Monday, 30 March 2015

Carlier Makigawa - Structure and Vivid Absense


     
  

Carlier Makigawa, an Australian born artist, creates works with a very constructed aesthetic. They visually relate to frames, scaffolding and cages, and in some way the ideas carried with those visuals. The indication of a frame or cage implies that something lies within; it is a way of displaying or encasing. Without this role being performed the pieces seem hollow and incomplete. Perhaps the ‘frame’ is becoming more important than the ‘art’ within. It wasn’t until I turned to the internet for more information after the gallery visit that I found other works from her 2012 exhibition, ‘nature and structure’,  that lend themselves further to these ideas.

  
The smooth, delicate and natural forms of the coral imply an ephemeral existence, whereas the straight and dense frames suggest a strength and permanence; further emphasizing the idea of the cage.

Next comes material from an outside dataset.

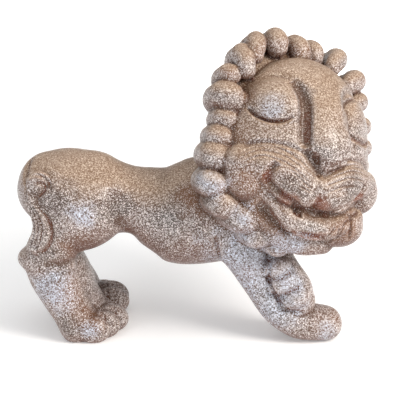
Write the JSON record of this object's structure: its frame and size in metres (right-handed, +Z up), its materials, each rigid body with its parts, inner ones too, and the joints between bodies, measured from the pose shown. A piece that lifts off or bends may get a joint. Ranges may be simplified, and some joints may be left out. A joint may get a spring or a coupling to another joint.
{
  "type": "lion figurine",
  "caption": "Striding ceramic lion with a big head turned to the side, a ring of round mane locks, closed eyes and one forepaw laid on the other foot.",
  "frame": {"origin": "middle of the footprint's bounding box, at the soles", "axes": "+X along the body from the rump to the chest, +Y towards the lion's left flank, +Z up; the face looks towards -Y and +X"},
  "size_m": [0.2918, 0.1482, 0.2476],
  "materials": {
    "glaze": "glossy brown glaze with a dense pale speckle"
  },
  "bodies": {
    "root": {"lion": "glaze"}
  },
  "joints": []
}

The two provide each other with purpose. In the first images I have attached the works are purely structural, without its frame purpose. Personally I find this absence more intriguing as absence can be very vivid and powerful. It speaks to notions of loss and grief, similar to that of a house framework left behind after a fire has destroyed all that was within. A ghost of a once functional object. Framing and exposing what lies inside is a theme I wish to look into further.